Today in Chess History: May 2


May 2, 1857: Alfred de Musset died in Paris , France.

May 2, 1877: Zdenek Mach was born in Loucen, Czech Rep.

May 2, 1896: Arpad Vajda was born in Rimavska Sobota, Czech

May 2, 1930: Isidor Gunsberg died in London, England.

May 2, 1949: Vladimir Rajcevic was born in Travnik, Yugoslavia.

May 2, 1957: Jaime Sunye Neto was born in Curitiba, Brazil.


Isidor Arthur Gunsberg (November 2, 1854, in Budapest, Hungary – May 2, 1930, in London) began his career as the player inside the chess automaton Mephisto, but later became a chess professional.

He moved to Great Britain in 1876, later becoming a naturalized British citizen on May 12, 1908.

In the late 1880s and early 1890s Gunsberg was one of the top players in the world. In match play, he defeated Joseph Henry Blackburne in 1887 and Henry Bird in 1889. In 1890 he drew a match with Mikhail Chigorin, a former and future challenger for the world chess championship. Later that year, Gunsberg himself challenged Wilhelm Steinitz for the world title. The match took place in New York City and Gunsberg lost with four wins, six losses, and nine draws.

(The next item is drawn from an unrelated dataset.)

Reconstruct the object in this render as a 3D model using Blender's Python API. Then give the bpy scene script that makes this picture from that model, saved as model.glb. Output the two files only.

In 1916 he sued the Evening News for libel when they said that his chess column contained "blunders". He won the suit after the British High Courtaccepted a submission that in chess matters, eight oversights did not make a "blunder.


Arpad Elo calculates that Gunsberg's best 5-year average Elo rating was 2560. According to another assessment system, Chessmetrics, at his peak in July 1889 Gunsberg's play was equivalent to a rating of 2744, and he was ranked number 2 in the world, behind only Steinitz. He was ranked number 1 in the world, albeit with a slightly lower rating, on the February 1889 rating list. His best single performance was his 1887 match against Joseph Henry Blackburne, where he scored 8 of 13 possible points (62%) against a 2744-rated opponent, for a performance rating of 2784.

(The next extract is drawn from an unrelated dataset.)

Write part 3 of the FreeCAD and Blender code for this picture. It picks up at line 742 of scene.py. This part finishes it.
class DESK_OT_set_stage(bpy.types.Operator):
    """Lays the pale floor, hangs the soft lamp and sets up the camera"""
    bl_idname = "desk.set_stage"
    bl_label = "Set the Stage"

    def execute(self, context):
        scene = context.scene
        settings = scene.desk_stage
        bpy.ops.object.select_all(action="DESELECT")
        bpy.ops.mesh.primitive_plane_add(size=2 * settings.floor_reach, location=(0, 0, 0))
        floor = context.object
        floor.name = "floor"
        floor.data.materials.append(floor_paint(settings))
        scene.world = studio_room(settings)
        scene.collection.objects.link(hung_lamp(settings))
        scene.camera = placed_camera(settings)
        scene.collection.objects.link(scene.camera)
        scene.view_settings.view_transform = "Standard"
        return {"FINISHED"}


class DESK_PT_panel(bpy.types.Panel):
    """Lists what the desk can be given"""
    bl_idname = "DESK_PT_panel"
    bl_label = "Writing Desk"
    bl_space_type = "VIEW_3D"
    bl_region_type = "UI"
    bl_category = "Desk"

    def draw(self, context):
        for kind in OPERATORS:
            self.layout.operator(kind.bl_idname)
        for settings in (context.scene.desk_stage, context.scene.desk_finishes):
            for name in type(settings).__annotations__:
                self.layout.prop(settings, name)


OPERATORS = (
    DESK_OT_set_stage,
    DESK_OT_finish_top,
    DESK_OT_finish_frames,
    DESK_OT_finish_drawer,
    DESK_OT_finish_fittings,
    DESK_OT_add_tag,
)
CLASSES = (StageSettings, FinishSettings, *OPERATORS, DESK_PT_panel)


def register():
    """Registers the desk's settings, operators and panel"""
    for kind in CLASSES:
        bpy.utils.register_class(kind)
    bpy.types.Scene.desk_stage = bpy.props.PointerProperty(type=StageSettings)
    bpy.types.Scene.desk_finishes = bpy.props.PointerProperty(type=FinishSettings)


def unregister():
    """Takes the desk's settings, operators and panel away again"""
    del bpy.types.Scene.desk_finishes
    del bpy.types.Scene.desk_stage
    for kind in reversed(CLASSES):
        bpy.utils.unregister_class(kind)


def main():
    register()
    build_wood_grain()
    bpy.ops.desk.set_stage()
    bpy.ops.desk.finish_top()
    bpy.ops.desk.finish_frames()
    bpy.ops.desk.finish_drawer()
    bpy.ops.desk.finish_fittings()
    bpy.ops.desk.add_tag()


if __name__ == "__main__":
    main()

Árpád Vajda (2 May 1896, Rimaszombat (Rimavská Sobota) – 25 October1967, Budapest) was a Hungarian chess master.

Vajda was Hungarian Champion in 1928.

He tied for 4-7th at Vienna 1921 (Friedrich Saemisch won); tied for 5-7th at Budapest 1922 (6th HUN-ch, Kornel Havasi won); won at London 1922; took 2nd at Portsmouth 1923; tied for 4-5th at Györ 1924 (7th HUN-ch, Geza Nagy won); tied for 11-12th at Debrecen 1925 (Hans Kmoch won); took 5th at Budapest 1926 (Endre Steiner won); took 11th at Budapest 1926 (1st FIDE Masters, Ernst Gruenfeld and Mario Monticelli won); tied for 5-7th at Kecskemét 1927 (Alexander Alekhine won); shared 5th at Budapest 1928 (Jose Capablanca won); tied for 4-5th at Budapest 1929 (Capablanca won); shared 1st with Adolf Seitz at Ramsgate 1929 (B tournament); tied for 4-7th at Sopron 1934 (Rudolf Spielmann won).

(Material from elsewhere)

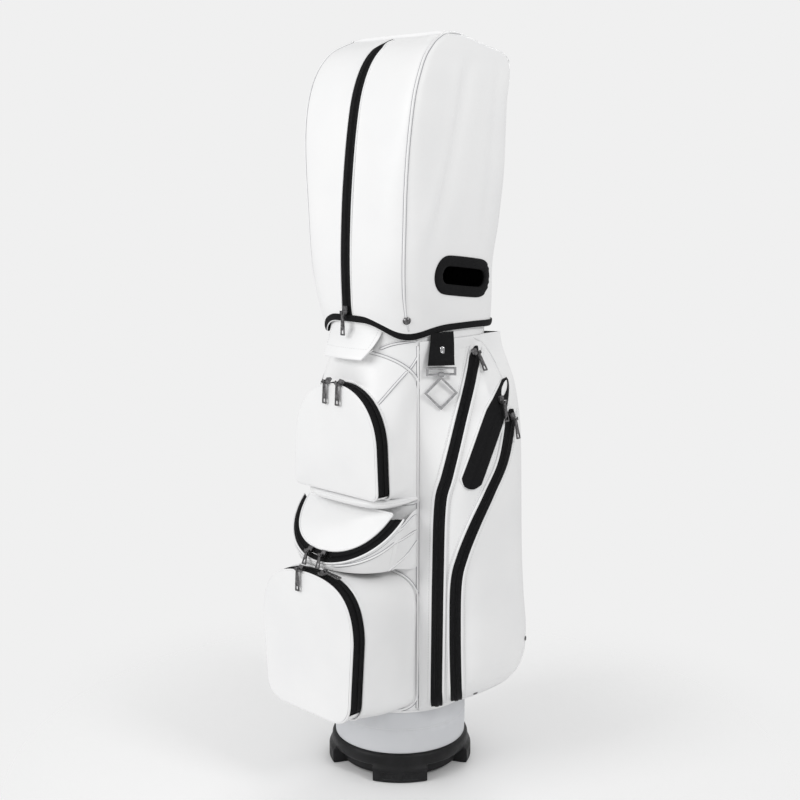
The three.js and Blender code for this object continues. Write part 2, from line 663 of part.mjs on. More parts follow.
// A puller's own frame: origin on its pin, y along the blade.
function pullerBlade(length) {
  const blade = new THREE.Shape();
  blade.moveTo(-2.7, 1.9).lineTo(2.7, 1.9).lineTo(3.2, 8).lineTo(5.2, length - 1).lineTo(4.2, length);
  blade.lineTo(-4.2, length).lineTo(-5.2, length - 1).lineTo(-3.2, 8).lineTo(-2.7, 1.9);
  const eye = new THREE.Path().moveTo(-2.6, length - 9);
  eye.lineTo(2.6, length - 9).lineTo(3, length - 2.8).lineTo(-3, length - 2.8).lineTo(-2.6, length - 9);
  blade.holes.push(eye);
  const plate = new THREE.ExtrudeGeometry(blade, { depth: 2.2, bevelEnabled: false }).translate(0, 0, -1.1);
  return cut(join(barrel(3.1, 5.4), plate), barrel(1.7, 8));
}

function addZipPull(name, seat, across, outward, hang, length = 40) {
  const slider = addPiece(`${name}_slider`, sliderBody(), 'metal', frameAt(seat, across, outward));
  const pin = vec(0, 0, PIN_HEIGHT).applyMatrix4(slider.matrix);
  const blade = hang.clone().normalize();
  const axis = across.clone().addScaledVector(blade, -across.dot(blade)).normalize();
  const turned = new THREE.Matrix4().makeBasis(axis, blade, axis.clone().cross(blade)).setPosition(pin);
  addPiece(`${name}_puller`, pullerBlade(length), 'metal', turned);
  return slider;
}

const DOWN = vec(0, 0, -1);
const RIGHT = vec(1, 0, 0);
const LEANING = vec(0, -1, 1).normalize();
const HOVER = 0.9;

// Upper pocket: the two sliders meet at the top of the dome and run down it to either side.
const DOME_CENTRE = 622;
for (const [name, angle] of [['upper_left', -7.5], ['upper_right', 7.5]]) {
  const out = vec(Math.sin(radians(angle)), 0, Math.cos(radians(angle)));
  const seat = vec(0, UPPER_FACE - 1 - DOOR_THICK, DOME_CENTRE)
    .addScaledVector(out, UPPER_DOOR.high - DOME_CENTRE)
    .addScaledVector(out.clone().add(vec(0, -1, 0)), HOVER);
  const across = vec(out.z, 0, -out.x);
  addZipPull(name, seat, across, out.clone().add(vec(0, -1, 0)), DOWN);
}

// Lower pocket: one puller hangs over the door, the other lies along the tape.
const lowerEdge = vec(-14, LOWER_FACE - 1 - DOOR_THICK - HOVER, LOWER_DOOR.high + HOVER);
addZipPull('lower_left', lowerEdge, RIGHT, LEANING, DOWN);
const lowerTop = vec(40, LOWER_FACE + 6, LOWER_DOOR.high + 2.6 + HOVER);
addZipPull('lower_right', lowerTop, vec(0, 1, 0), vec(0, 0, 1), vec(1, 0, -0.14));

// Middle pocket: both sliders sit on the tape below the lid's front edge.
for (const [name, x] of [['middle_left', -22], ['middle_right', 14]]) {
  const seat = lidPoint(x, LID.high + 14, -DOOR_THICK + 1);
  addZipPull(name, seat, RIGHT, vec(0, -0.8, 0.6), vec(0, -0.3, -0.95), 24);
}

// Side pocket zips: each slider is near the upper end of its band and runs down it. Its stops are
// three places that it passes, which give the arc that it turns on.
function bandSeat(route, z, off) {
  const across = readTable(route.map(([a, height]) => [height, a]).reverse(), z);
  const { point, outward } = sideAcross(across, z);
  return { seat: point.addScaledVector(outward, off), outward };
}

for (const [name, z, run] of [['long', 784, 36], ['curved', 672, 50], ['slant', 704, 50]]) {
  const { seat, outward } = bandSeat(ROUTES[name], z, BAND_OFF + TAPE + HOVER);
  const along = vec(-outward.y, outward.x, 0).normalize();
  const lean = bandSeat(ROUTES[name], z - 36, BAND_OFF + TAPE + 3).seat.sub(seat);
  lean.addScaledVector(along, -lean.dot(along));
  const bulging = lean.x * outward.x + lean.y * outward.y > 0;
  const slider = addZipPull(name, seat, along, outward, bulging ? lean : DOWN, 36);
  slider.userData.stops = [z, z - run / 2, z - run].map((height) => {
    return bandSeat(ROUTES[name], height, BAND_OFF + TAPE + HOVER).seat;
  });
}

const leftStops = [684, 634, 584].map((z) => leftZipPoint(z, BAND_OFF + TAPE + HOVER));
addZipPull('left', leftStops[0], vec(0, -1, 0), vec(-1, 0, 0.02), DOWN, 36).userData.stops = leftStops;

// Hood zip: the slider rests at the hem, with the puller hanging below it.
const hoodSeat = vec(0, -readTable(HOOD_SECTIONS, 870, 2) - 2.2 - HOVER, 868);
addZipPull('hood', hoodSeat, RIGHT, vec(0, -1, 0), DOWN);

export default bag;
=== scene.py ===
"""Looks of the golf staff bag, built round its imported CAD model.

Lengths are millimetres in the frame of the CAD model (+Z up, front facing -Y) until a mesh is made.
"""
import math

import bmesh
import bpy
import numpy as np
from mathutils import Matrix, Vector


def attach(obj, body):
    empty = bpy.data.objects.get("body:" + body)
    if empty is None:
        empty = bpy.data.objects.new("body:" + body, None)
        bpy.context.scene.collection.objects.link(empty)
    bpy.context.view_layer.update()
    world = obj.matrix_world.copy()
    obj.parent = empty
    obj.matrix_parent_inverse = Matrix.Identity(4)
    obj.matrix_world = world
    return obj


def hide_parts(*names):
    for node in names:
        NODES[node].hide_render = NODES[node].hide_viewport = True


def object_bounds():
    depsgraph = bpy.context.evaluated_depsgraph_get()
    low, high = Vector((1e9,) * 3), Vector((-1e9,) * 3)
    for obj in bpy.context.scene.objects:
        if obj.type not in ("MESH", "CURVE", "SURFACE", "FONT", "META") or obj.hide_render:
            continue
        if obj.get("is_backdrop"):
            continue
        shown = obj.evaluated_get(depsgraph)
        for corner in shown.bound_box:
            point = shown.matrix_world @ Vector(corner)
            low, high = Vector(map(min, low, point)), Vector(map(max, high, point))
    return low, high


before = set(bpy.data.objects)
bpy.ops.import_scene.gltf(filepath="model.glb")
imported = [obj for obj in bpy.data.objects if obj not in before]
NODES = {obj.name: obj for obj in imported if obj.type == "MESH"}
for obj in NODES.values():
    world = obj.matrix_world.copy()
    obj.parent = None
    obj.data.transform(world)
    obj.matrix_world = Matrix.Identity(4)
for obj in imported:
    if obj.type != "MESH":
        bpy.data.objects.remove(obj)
cad_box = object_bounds()
MM = 0.001

# ---- Driving dimensions, as in the CAD model ------------------------------------------
COLLAR = (52.4, 133.6)
BODY = (134, 858)
CUFF = (858.4, 880)
LUG_HALF_ANGLE = 23
LOW_SECTION = dict(z=120, half=125, front=125, back=125, front_power=2, back_power=2)
HIGH_SECTION = dict(z=850, half=120, front=122, back=143, front_power=2.3, back_power=4)
WELL_WALLS = (-35, 55)

OUTLINES = {
    "upper_door": dict(low=550, high=742, low_half=107, corner=12, shoulder=(103, 640), pull=(99, 700),
                       crown=60),
    "upper_back": dict(low=531, high=800, low_half=108, corner=10, shoulder=(108, 735), pull=(106, 780),
                       crown=80),
    "lower_door": dict(low=156, high=412, low_half=110, corner=46, shoulder=(118, 310), pull=(116, 388),
                       crown=78),
    "lower_back": dict(low=140, high=414, low_half=106, corner=30, shoulder=(108, 330), pull=(108, 400),
                       crown=90),
    "lid": dict(low=0, high=100, low_half=110, corner=4, shoulder=(109, 8), pull=(103, 62), crown=66),
}
UPPER_FACE, LOWER_FACE, TAPE_WIDTH = -162, -233, 28
LID_HINGE_Y, LID_HINGE_Z, LID_TAPE, LID_DROP = -128, 521, 22, 8
SHELF = dict(z=418, half=108, front=-205, back=-128)
SEAM_Y = -64  # where the side seams run down the body
FORWARD = (0, -1, 0)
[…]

He represented Hungary in Chess Olympiads:

  • In 1924 in 1st unofficial Olympiad in Paris (+5 –2 =6) team silver medal and individual 4-6th place (Championship Final, Hermanis Matisons won);
  • In 1926 in 2nd unofficial Olympiad in Budapest – team gold medal and individual 11th place (1st FIDE Masters);
  • In 1927 at third board in 1st Chess Olympiad  in London (+5 –3 =5) team gold medal;
  • In 1928 at third board in 2nd Chess Olympiad in The Hague (+6 –1 =9) team gold medal;
  • In 1930 at third board in 3rd Chess Olympiad in Hamburg (+7 –3 =4) team silver medal;
  • In 1931 at third board in 4th Chess Olympiad in Prague (+4 –4 =7) team 10th place;
  • In 1933 at third board in 5th Chess Olympiad in Folkestone (+4 –3 =4) team 5th place;
  • In 1936 at seventh board in 3rd unofficial Olympiad in Munich (+5 –0 =10) team gold medal;
  • In 1937 at reserve board in 7th Chess Olympiad in Stockholm (+0 –2 =2) team silver medal. 

Vajda was awarded the International Master (IM) title in 1950.